>>>
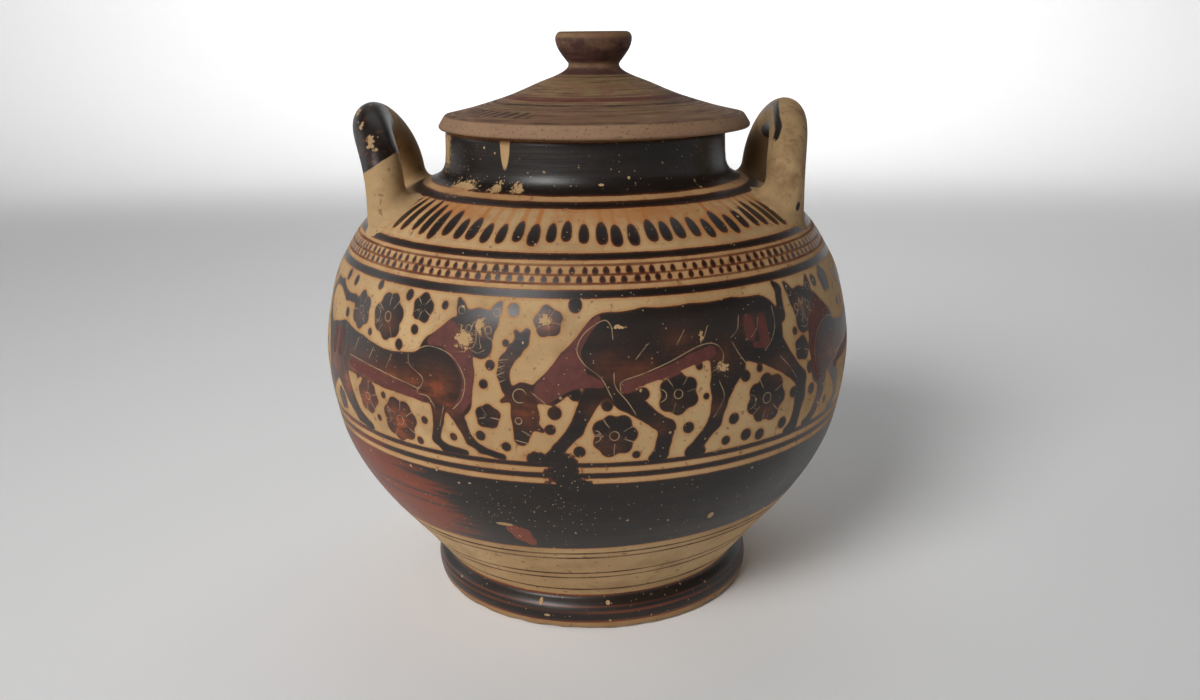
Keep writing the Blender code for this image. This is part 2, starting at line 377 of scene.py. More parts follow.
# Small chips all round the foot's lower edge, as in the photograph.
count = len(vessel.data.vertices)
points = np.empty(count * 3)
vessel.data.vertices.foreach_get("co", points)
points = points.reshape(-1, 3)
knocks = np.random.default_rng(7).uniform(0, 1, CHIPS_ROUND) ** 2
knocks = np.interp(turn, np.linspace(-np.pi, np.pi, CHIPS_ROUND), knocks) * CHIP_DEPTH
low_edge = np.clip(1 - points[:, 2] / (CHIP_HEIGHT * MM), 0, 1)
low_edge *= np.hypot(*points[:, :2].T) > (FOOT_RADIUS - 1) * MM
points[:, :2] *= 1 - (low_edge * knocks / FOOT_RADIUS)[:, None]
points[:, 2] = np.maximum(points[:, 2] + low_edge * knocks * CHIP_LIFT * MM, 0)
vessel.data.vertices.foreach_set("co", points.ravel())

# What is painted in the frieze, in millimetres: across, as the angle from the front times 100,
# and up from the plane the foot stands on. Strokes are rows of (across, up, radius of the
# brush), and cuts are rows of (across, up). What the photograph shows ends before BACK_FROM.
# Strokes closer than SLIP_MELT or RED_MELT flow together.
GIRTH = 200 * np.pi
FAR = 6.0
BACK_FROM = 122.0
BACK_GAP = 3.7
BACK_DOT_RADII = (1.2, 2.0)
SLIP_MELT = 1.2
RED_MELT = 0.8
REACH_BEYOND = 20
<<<
### WORK REQUIRED
Go through the listing and copy all of it exactly.

### REPLY
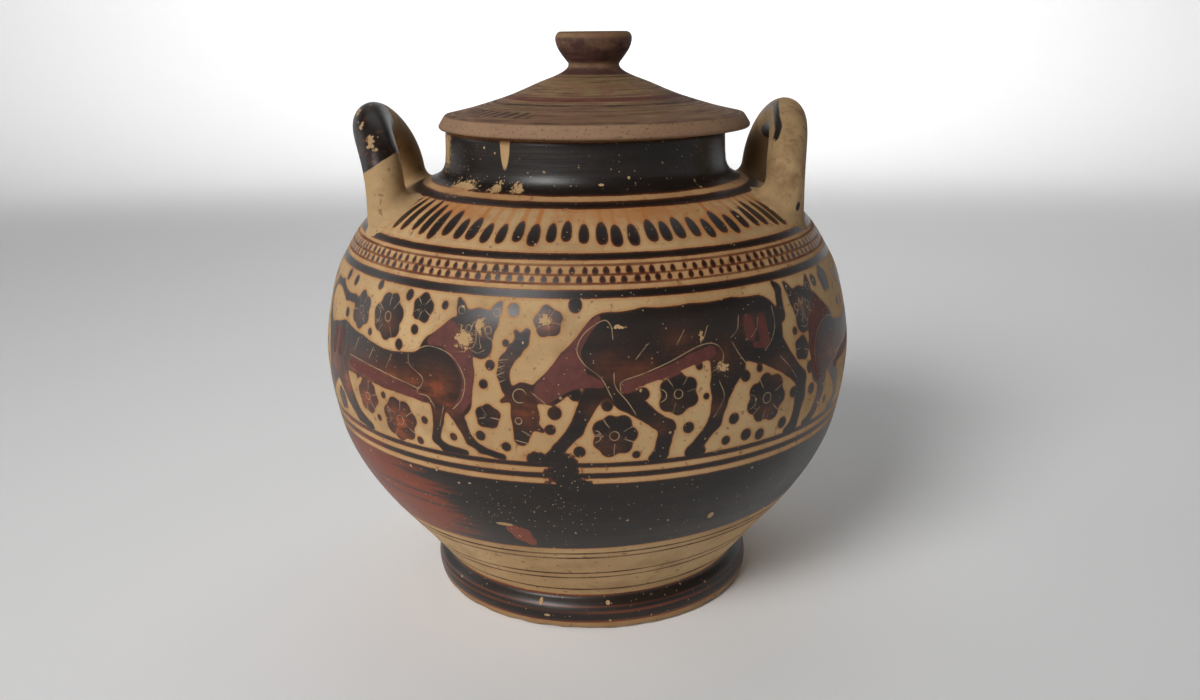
Keep writing the Blender code for this image. This is part 2, starting at line 377 of scene.py. More parts follow.
# Small chips all round the foot's lower edge, as in the photograph.
count = len(vessel.data.vertices)
points = np.empty(count * 3)
vessel.data.vertices.foreach_get("co", points)
points = points.reshape(-1, 3)
knocks = np.random.default_rng(7).uniform(0, 1, CHIPS_ROUND) ** 2
knocks = np.interp(turn, np.linspace(-np.pi, np.pi, CHIPS_ROUND), knocks) * CHIP_DEPTH
low_edge = np.clip(1 - points[:, 2] / (CHIP_HEIGHT * MM), 0, 1)
low_edge *= np.hypot(*points[:, :2].T) > (FOOT_RADIUS - 1) * MM
points[:, :2] *= 1 - (low_edge * knocks / FOOT_RADIUS)[:, None]
points[:, 2] = np.maximum(points[:, 2] + low_edge * knocks * CHIP_LIFT * MM, 0)
vessel.data.vertices.foreach_set("co", points.ravel())

# What is painted in the frieze, in millimetres: across, as the angle from the front times 100,
# and up from the plane the foot stands on. Strokes are rows of (across, up, radius of the
# brush), and cuts are rows of (across, up). What the photograph shows ends before BACK_FROM.
# Strokes closer than SLIP_MELT or RED_MELT flow together.
GIRTH = 200 * np.pi
FAR = 6.0
BACK_FROM = 122.0
BACK_GAP = 3.7
BACK_DOT_RADII = (1.2, 2.0)
SLIP_MELT = 1.2
RED_MELT = 0.8
REACH_BEYOND = 20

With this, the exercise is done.